Es handelt sich um die größte Aktionen in der laufenden Tarifauseinandersetzung. Die Gewerkschaften fordern sechs Prozent mehr Geld, mindestens aber 200 Euro mehr pro Monat. Die Tarifgemeinschaft der Länder lehnt das ab, hat aber selbst noch kein Angebot vorgelegt. Die ersten beiden Verhandlungsrunden verliefen ergebnislos. Die Gespräche werden am Donnerstag in Potsdam fortgesetzt. "Im letzten Jahr haben die Länder insgesamt über 20 Milliarden Euro zusätzlich eingenommen", sagte Fries, "Hamburg hatte im letzten Jahr über eine Milliarde an Mehreinnahmen, in den letzten vier Jahren insgesamt über 3 Milliarden Euro. Her mit dem Geld, lieber Senat! Herr Tschentscher, rücken Sie die Kohle raus! Wenn es zu keinem Ergebnis kommt, dann können wir noch mehr. Das ist ein Versprechen.“
Kliniken und Ministerien in Kiel lahmgelegt
In Kiel zogen etwa 800 Beschäftigte vom Gewerkschaftshaus an der Legienstraße zum Asmus-Bremer-Platz. Daran beteiligte sich neben Verdi und GEW auch die Gewerkschaft der Polizei. Außerdem gab es im ganzen Land regionale Kundgebungen. In Schleswig-Holstein waren unter anderem das Uni-Klinikum Schleswig-Holstein mit den Standorten Kiel und Lübeck, sämtliche Landesverwaltungen einschließlich der Ministerien, das Gebäudemanagement Schleswig-Holstein sowie das Landeslabor in Neumünster betroffen, sagte ein Verdi-Sprecher.
Etwa 1800 Beschäftigte befanden sich im Ausstand. Im Norden sind laut Verdi 30 000 Arbeitnehmer und 43 000 Beamte betroffen.
Schulen nur teilweise betroffen
Unterrichtsausfälle in den Schulen waren kein Thema, weil nur ein kleiner Teil der Lehrer Angestellte sind und verbeamtete Lehrer nicht streiken dürfen.
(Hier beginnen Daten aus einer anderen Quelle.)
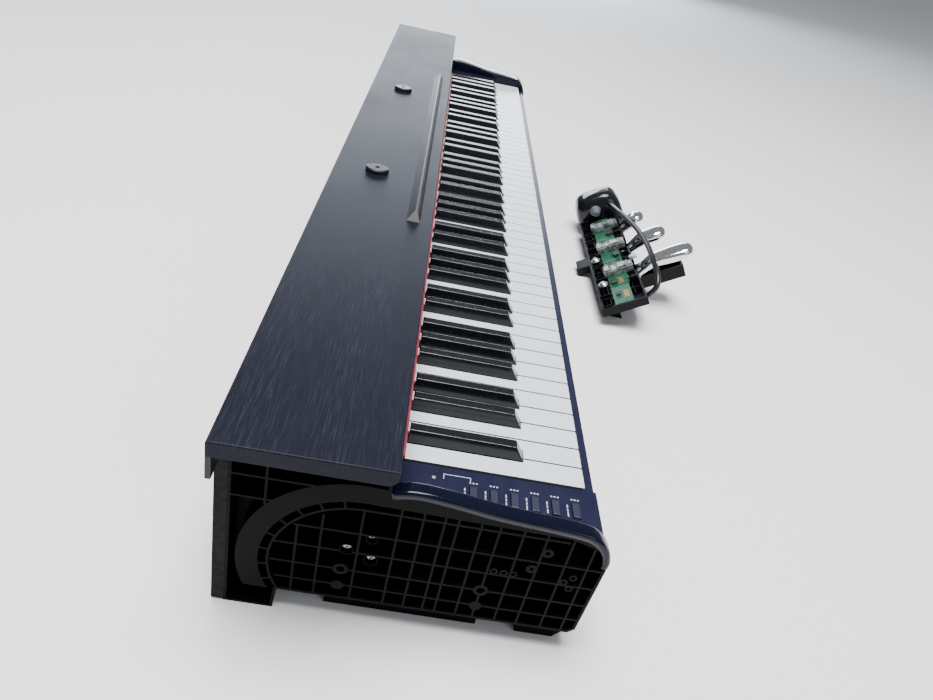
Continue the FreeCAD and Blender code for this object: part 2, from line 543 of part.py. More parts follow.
def pedal_housing():
    """Tray with cross ribs, bosses, a slot and two bearing cheeks for each pedal, brackets and a keel."""
    tray = slab(TRAY_X0, TRAY_X1, 0.0, TRAY_WIDE, SHELF_N, TRAY_DEEP)
    tray = tray.fuse(slab(SHELF_X, TRAY_X1, 0.0, TRAY_WIDE, 0.0, TRAY_DEEP))
    inner_v = TRAY_WIDE - TRAY_WALL
    tray = tray.cut(slab(TRAY_X0 + TRAY_WALL, SHELF_X + TRAY_WALL, TRAY_WALL, inner_v, SHELF_N + TRAY_WALL,
                         TRAY_DEEP + 1))
    tray = tray.cut(slab(SHELF_X + TRAY_WALL, TRAY_X1 - TRAY_WALL, TRAY_WALL, inner_v, TRAY_WALL,
                         TRAY_DEEP + 1))
    pieces = [floor_wedge(SHELF_X + 5.0, TRAY_X1, 24.0)]
    for x in (-86.0, -64.0, -6.0, 10.0, 26.0, 70.0, 84.0, 98.0, 144.0):
        pieces.append(slab(x - 1.0, x + 1.0, 1.0, TRAY_WIDE - 1.0, 1.0, DECK_N))
    for v in (19.0, 53.0):
        pieces.append(slab(SHELF_X + 1.0, TRAY_X1 - 1.0, v - 1.0, v + 1.0, 1.0, DECK_N - 2.0))
    for x, v in SCREWS:
        pieces.append(slab(x - 5.0, x + 5.0, 1.0, v + 5.0, 1.0, DECK_N + 3.0))
    for x in (-112.0, 90.0):
        pieces.append(slab(x - 4.0, x + 4.0, 24.0, 44.0, SHELF_N + 1, DECK_N))
    pieces.append(slab(15.0, 42.0, -20.0, 1.0, 14.0, DECK_N))
    foot = slab(-33.0, 12.0, TRAY_WIDE - 1.0, 133.0, -14.0, 6.0)
    for x0, x1 in ((-30.0, -14.0), (-11.0, 9.0)):
        foot = foot.cut(slab(x0, x1, 72.0, 130.0, -11.0, 7.0))
    pieces.append(foot)
    pieces.append(slab(-33.0, 12.0, TRAY_WIDE - 12.0, TRAY_WIDE, -14.0, 1.0))
    tray = fuse([tray] + pieces)
    pivot_v, pivot_n = PEDAL_PIVOT
    for x in PEDAL_XS.values():
        tray = tray.cut(slab(x - PEDAL_SLOT, x + PEDAL_SLOT, inner_v - 1, TRAY_WIDE + 1, 8.0, TRAY_DEEP + 1))
        tray = tray.cut(slab(x - PEDAL_SLOT, x + PEDAL_SLOT, TRAY_WALL, inner_v, 8.0, TRAY_DEEP + 1))
        for side in (-1.0, 1.0):
            cheek_x = x + side * (PEDAL_SLOT + 1.0)
            tray = tray.fuse(slab(cheek_x - 2.0, cheek_x + 2.0, pivot_v - 8.0, pivot_v + 8.0, 2.0, 23.0))
        tray = tray.cut(rod_x(3.06, x - PEDAL_SLOT - 4, x + PEDAL_SLOT + 4, -pivot_v, pivot_n))
    return max(tray.removeSplitter().Solids, key=lambda solid: solid.Volume)


def pedal(x, tip_v):
    """Flat lever inside the tray and a rounded blade outside it, turning on its own pin."""
    pivot_v, pivot_n = PEDAL_PIVOT
    half = PEDAL_W / 2
    lever = slab(x - 7, x + 7, pivot_v - 7, 68.0, pivot_n - 4, pivot_n + 4)
    shank = prism_x([(-62.0, pivot_n - 4), (-62.0, pivot_n + 4), (-92.0, pivot_n + 22), (-92.0, pivot_n + 9)],
                    x - 9, x + 9)
    blade = slab(x - half, x + half, 84.0, tip_v, pivot_n + 8, pivot_n + 22)
    tip = [e for e in blade.Edges if abs(e.Length - 14.0) < 0.01 and e.Vertexes[0].Y < 0.01 - tip_v]
    blade = blade.makeFillet(half - 0.5, tip)
    crest = [e for e in blade.Edges if all(v.Z > pivot_n + 21.9 for v in e.Vertexes)]
    blade = blade.makeFillet(4.0, crest)
    pivot = rod_x(3.0, x - half - 3.5, x + half + 3.5, -pivot_v, pivot_n)
    return fuse([lever, shank, blade, pivot])


SCREWS = ((-59.0, 12.0), (19.0, 11.0))
save("pedal_housing", lean(pedal_housing()))
for name, x in PEDAL_XS.items():
    save(name, lean(pedal(x, PEDAL_TIPS[name])))

board_slabs = [(-122.0, -72.0, 21.0, 48.0), (-70.0, 2.0, 21.0, 50.0), (4.0, 158.0, 21.0, 50.0)]
save("pedal_boards", *[lean(slab(*edges, DECK_N, DECK_N + 1.6)) for edges in board_slabs])
sensor_solids = []
for x in PEDAL_XS.values():
    body = slab(x - 9, x + 9, 18.0, 62.0, DECK_N + 1.6, DECK_N + 9.0)
    slider = slab(x - 6, x + 6, 40.0, 52.0, DECK_N + 9.0, DECK_N + 13.0)
    sensor_solids.append(lean(fuse([body, slider])))
save("pedal_sensors", *sensor_solids)
pan_heads = []
for x, v in SCREWS:
    head_n = DECK_N + 3.0
    head = fuse([post(5.5, head_n, head_n + 2.0, x, -v),
                 Part.makeCone(5.5, 3.2, 2.0, V(x, -v, head_n + 2.0), Z_AXIS)])
    pan_heads.append(lean(head))
save("pedal_screws", *pan_heads)


def end_cover():
    """Rounded hood beyond the treble end of the tray, hollow, standing on a keel."""
    outer = slab(TRAY_X1, HOOD_X1, 0.0, HOOD_WIDE, 0.0, HOOD_TOP)
    top = [e for e in outer.Edges if all(v.Z > HOOD_TOP - 0.1 for v in e.Vertexes)]
    side = [e for e in outer.Edges if abs(e.Length - HOOD_TOP) < 0.01 and e.Vertexes[0].X > HOOD_X1 - 1]
    outer = outer.makeFillet(20.0, top + side)
    outer = outer.cut(slab(TRAY_X1 + 3, HOOD_X1 - 9, 6.0, HOOD_WIDE - 6, 3.0, HOOD_TOP - 12))
    return fuse([outer, floor_wedge(TRAY_X1 + 30.0, HOOD_X1 - 24.0, 60.0)])


save("pedal_end_cover", lean(end_cover()))

CABLE_ROUTE = [(165.0, -284.3, 72.5), (126.0, -288.2, 79.6), (88.0, -295.8, 84.4), (48.0, -302.6, 88.6),
               (8.0, -306.8, 91.3), (-32.0, -308.5, 92.3), (-70.0, -308.7, 90.1), (-104.0, -311.6, 83.6),
               (-120.0, -311.2, 69.2), (-116.0, -302.2, 55.3)]


def round_tube(points, radius):
    """Tube along straight runs joined by tangent arcs; prints each bend's radius."""
    knots = [V(*point) for point in points]
    edges = []
    start = knots[0]
    for before, corner, after in zip(knots, knots[1:], knots[2:]):
        inward = (before - corner).normalize()
        outward = (after - corner).normalize()
        half_turn = (math.pi - inward.getAngle(outward)) / 2.0
        reach = 0.45 * min((before - corner).Length, (after - corner).Length)
        bend = reach / math.tan(half_turn)
        first, last = corner + inward * reach, corner + outward * reach
        to_mid = (inward + outward).normalize()
        middle = corner + to_mid * (bend / math.cos(half_turn) - bend)
        edges += [Part.LineSegment(start, first).toShape(), Part.Arc(first, middle, last).toShape()]
        start = last
        print("  cable bend radius", round(bend, 1))
    edges.append(Part.LineSegment(start, knots[-1]).toShape())
    path = Part.Wire(edges)
    ring_wire = Part.Wire(Part.makeCircle(radius, knots[0], knots[1] - knots[0]))
    tube = path.makePipeShell([ring_wire], True, False)
    print("  cable length", round(path.Length, 1), "fill", round(tube.Volume / (math.pi * radius ** 2 * path.Length), 3))
    return tube


save("pedal_cable", round_tube(CABLE_ROUTE, CABLE_R))
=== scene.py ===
"""Looks of a digital piano console and of the pedal unit of its stand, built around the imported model."""
import json
import math

import bpy
import numpy as np
from bpy.props import FloatProperty, FloatVectorProperty, PointerProperty
from mathutils import Matrix, Vector


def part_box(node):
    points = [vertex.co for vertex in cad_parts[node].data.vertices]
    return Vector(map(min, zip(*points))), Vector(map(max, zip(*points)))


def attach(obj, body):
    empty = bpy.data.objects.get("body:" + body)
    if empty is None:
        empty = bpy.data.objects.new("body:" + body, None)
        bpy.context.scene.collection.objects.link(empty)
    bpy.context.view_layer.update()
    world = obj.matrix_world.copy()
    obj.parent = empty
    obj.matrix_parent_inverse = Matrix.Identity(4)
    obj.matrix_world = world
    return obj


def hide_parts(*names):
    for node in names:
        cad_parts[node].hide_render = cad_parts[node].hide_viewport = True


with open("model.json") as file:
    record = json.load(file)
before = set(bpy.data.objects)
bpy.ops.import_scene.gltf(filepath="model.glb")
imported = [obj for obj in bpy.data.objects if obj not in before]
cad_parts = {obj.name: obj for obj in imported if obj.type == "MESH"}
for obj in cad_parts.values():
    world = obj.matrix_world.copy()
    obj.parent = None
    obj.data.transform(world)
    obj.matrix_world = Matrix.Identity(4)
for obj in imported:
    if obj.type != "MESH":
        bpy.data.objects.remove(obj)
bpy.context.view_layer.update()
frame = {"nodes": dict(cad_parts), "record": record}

SLOT_OF = {part["node"]: part["material_slot"] for part in frame["record"]["subparts"]}

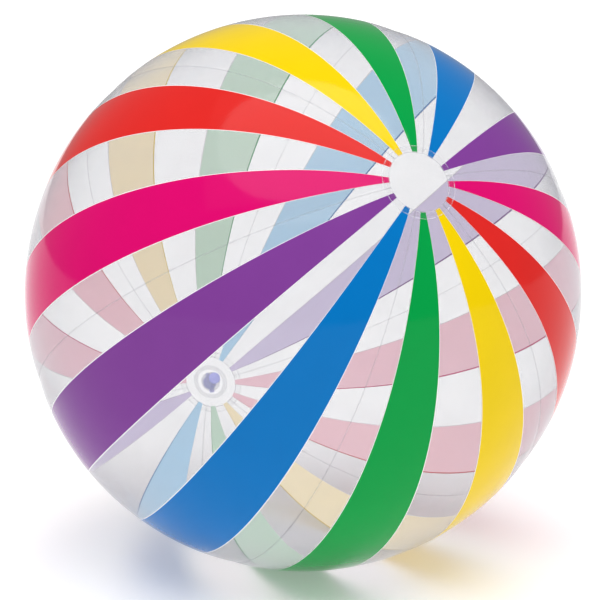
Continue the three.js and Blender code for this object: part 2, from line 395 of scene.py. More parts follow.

Auch die meisten Kitas waren vom Warnstreik nicht betroffen. Ausnahmen waren die Kitas des Studentenwerks an den Hochschulstandorten Kiel, Lübeck und Flensburg. In Hamburg fiel die soziale Betreuung in Schulen weitgehend aus, weil die betreffenden Bediensteten Angestellte mit Streikrecht sind.